Tanah yang dijadikan jalan ternyata ada tanah yang sedianya sempat di eksekusi hingga 3 kali atas dasar putusan Mahkamah Agung 2020 dalam kasus 36 KK warga pendatang menggugat tanah tersebut, namun mereka dinyatakan kalah.
Eksekusi lahan berawal dari Tahun 2014 namun saya urungkan karena warga meminta waktu 6 bulan untuk membongkar sendiri. 17 Juli 2014 eksekusi kedua namun itupun saya urungkan karena mereka mau Peninjauan Kembali ( PK) namun PK pertama ditolak.
Hingga 3 Januari 2017 saya lakukan eksekusi, setelah pk pertama mereka di tolak, dan dalam pelaksanaan eksekusi saya libatkan pihak kepolisian 1.127 personil, 10 eksavator besar, 30 truk dan pick up serta 150 org tenaga angkut. Kenapa disaat saya eksekusi lahan tersebut , kenapa pemerintah kota Denpasar diam tidak menghalangi saya kalau memang itu tanah PT BTID pasti saya di halau ? Ungkap Ipung heran.

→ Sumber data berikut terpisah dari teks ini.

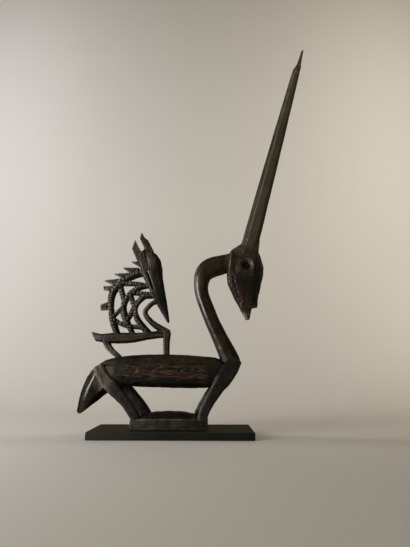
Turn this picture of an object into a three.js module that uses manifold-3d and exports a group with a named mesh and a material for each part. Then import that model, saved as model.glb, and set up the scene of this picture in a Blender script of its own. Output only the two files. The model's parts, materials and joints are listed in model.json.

“Bahkan dalam beberapa pertemuan, sangat jelas menyatakan bahwa lahan tersebut tidak termasuk dalam berita acara penyerahan PT BTID kepada pemerintah kota Denpasar dan itu juga di kuatkan oleh pihak Bina Marga pada pertemuan pertama 19 Maret 2022 pasca saya blokade jalan pada pertemuan yang di lakukan dikantor lurah serangan pejabat Bina Marga mengatakan tanah ini tidak termasuk dalam SK tapi permohonan warga yang di ajukan ke musrenbang. Inikan sangat jelas,” sambung advokad Peradi tersebut.